### DATA EXTRACT
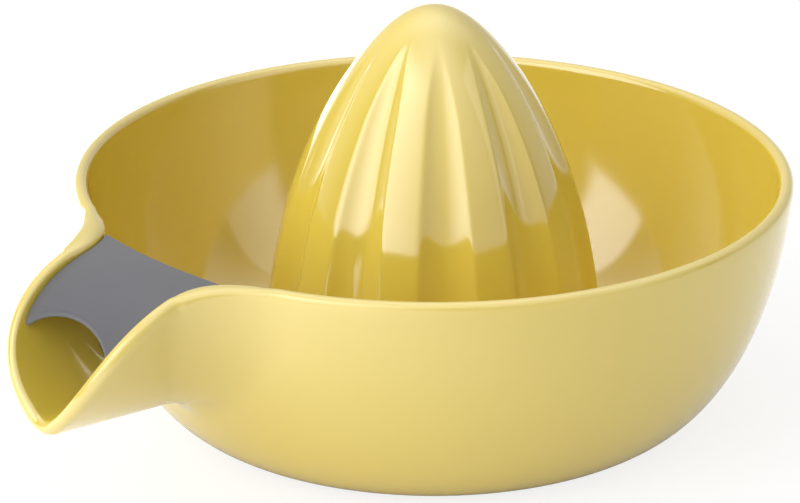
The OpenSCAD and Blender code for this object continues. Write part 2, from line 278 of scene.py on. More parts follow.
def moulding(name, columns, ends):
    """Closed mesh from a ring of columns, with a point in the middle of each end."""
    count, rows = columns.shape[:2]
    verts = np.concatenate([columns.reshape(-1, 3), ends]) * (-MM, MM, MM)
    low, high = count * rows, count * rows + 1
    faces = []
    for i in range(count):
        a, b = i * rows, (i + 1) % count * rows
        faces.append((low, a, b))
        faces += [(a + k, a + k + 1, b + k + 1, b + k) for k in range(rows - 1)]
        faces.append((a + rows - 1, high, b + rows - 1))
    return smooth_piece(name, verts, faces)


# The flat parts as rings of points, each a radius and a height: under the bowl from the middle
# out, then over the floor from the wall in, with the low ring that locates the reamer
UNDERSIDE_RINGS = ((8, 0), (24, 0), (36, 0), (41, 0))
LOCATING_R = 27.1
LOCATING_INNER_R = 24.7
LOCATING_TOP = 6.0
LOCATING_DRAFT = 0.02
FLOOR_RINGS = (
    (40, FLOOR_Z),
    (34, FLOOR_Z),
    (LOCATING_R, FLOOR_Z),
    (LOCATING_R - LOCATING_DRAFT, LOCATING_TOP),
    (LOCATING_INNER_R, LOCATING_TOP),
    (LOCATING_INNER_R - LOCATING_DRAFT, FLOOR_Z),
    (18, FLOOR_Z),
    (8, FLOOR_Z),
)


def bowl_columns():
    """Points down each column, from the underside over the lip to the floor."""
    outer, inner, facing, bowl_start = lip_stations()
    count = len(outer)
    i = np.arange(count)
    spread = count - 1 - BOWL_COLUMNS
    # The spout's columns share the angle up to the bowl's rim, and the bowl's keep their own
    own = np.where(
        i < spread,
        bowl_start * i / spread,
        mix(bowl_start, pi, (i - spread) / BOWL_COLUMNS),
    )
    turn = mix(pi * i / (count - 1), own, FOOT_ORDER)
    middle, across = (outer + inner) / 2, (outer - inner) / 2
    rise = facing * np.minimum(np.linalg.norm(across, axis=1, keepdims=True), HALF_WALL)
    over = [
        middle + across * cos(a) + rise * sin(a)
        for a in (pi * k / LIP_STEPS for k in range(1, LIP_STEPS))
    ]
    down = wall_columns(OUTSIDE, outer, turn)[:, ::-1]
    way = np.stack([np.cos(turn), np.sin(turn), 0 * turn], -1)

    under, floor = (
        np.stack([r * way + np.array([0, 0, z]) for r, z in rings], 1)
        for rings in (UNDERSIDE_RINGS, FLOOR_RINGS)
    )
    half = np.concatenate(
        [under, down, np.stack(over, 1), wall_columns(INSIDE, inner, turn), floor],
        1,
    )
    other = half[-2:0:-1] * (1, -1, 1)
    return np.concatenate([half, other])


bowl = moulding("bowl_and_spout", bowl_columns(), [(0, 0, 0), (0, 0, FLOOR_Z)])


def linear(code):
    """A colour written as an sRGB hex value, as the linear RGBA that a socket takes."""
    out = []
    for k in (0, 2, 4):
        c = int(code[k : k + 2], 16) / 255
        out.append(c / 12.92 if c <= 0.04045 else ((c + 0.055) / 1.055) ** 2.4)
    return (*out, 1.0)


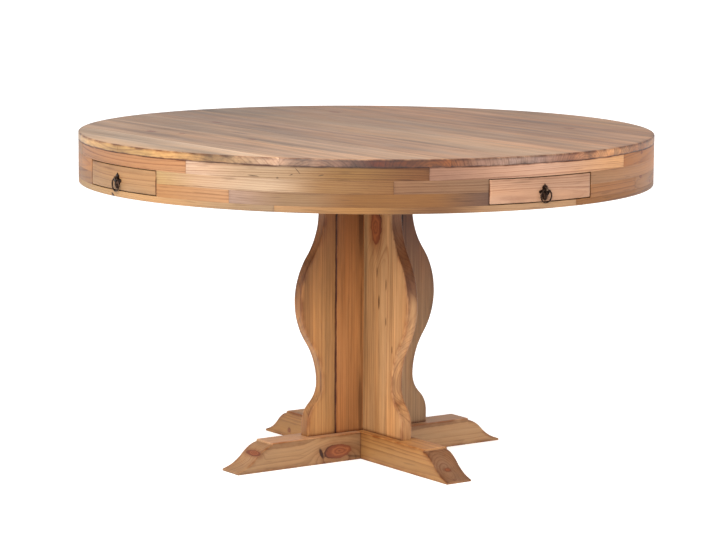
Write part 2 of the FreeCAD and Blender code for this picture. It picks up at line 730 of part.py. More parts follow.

---

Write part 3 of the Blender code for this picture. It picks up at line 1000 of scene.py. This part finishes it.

### GOAL
Your task is to extract exactly the lines starting at the line with "The OpenSCAD and" and ending at the line with "return smooth_piece(name, verts, faces)", including both ends, and no other lines.

### THE RESULT
The OpenSCAD and Blender code for this object continues. Write part 2, from line 278 of scene.py on. More parts follow.
def moulding(name, columns, ends):
    """Closed mesh from a ring of columns, with a point in the middle of each end."""
    count, rows = columns.shape[:2]
    verts = np.concatenate([columns.reshape(-1, 3), ends]) * (-MM, MM, MM)
    low, high = count * rows, count * rows + 1
    faces = []
    for i in range(count):
        a, b = i * rows, (i + 1) % count * rows
        faces.append((low, a, b))
        faces += [(a + k, a + k + 1, b + k + 1, b + k) for k in range(rows - 1)]
        faces.append((a + rows - 1, high, b + rows - 1))
    return smooth_piece(name, verts, faces)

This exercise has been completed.